Adversarial Learning
In adversarial learning, two models (generator and discriminator) are pitted against each other. The generator creates fraudulent data, while the discriminator tries to detect it, improving detection capabilities over time.
Implementing a Fraud Detection System
Building an effective fraud detection system involves several steps, from data collection to model deployment and continuous monitoring.
Model Creation and Training
- Data Input: Collect and preprocess the data.
- Feature Extraction: Identify and extract relevant features.
- Training: Train the ML model using historical data.
- Testing: Validate the model using a separate dataset to ensure it generalizes well to new data.

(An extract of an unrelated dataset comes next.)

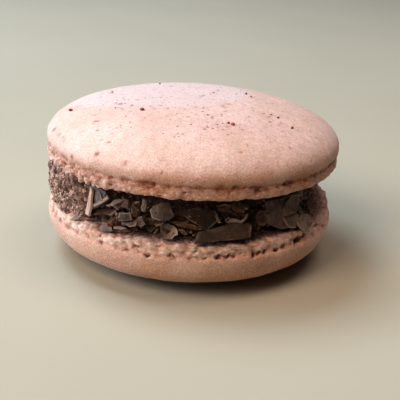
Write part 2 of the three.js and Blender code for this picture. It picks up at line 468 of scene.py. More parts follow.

Real-Time Detection and Monitoring
Deploying the model involves integrating it with operational systems to monitor transactions in real-time. Continuous learning and model updates are essential to maintain effectiveness against evolving fraud tactics.
Conclusion
Machine learning has revolutionized fraud detection by providing adaptive, scalable, and accurate solutions. By leveraging various algorithms and continuously updating models, businesses can stay ahead of fraudsters and protect their financial interests. Implementing a robust ML-based fraud detection system requires careful planning, from data collection and preprocessing to model training and real-time deployment.
For businesses looking to enhance their fraud detection capabilities, embracing machine learning offers a promising path forward, ensuring they can effectively combat fraud in an ever-evolving landscape.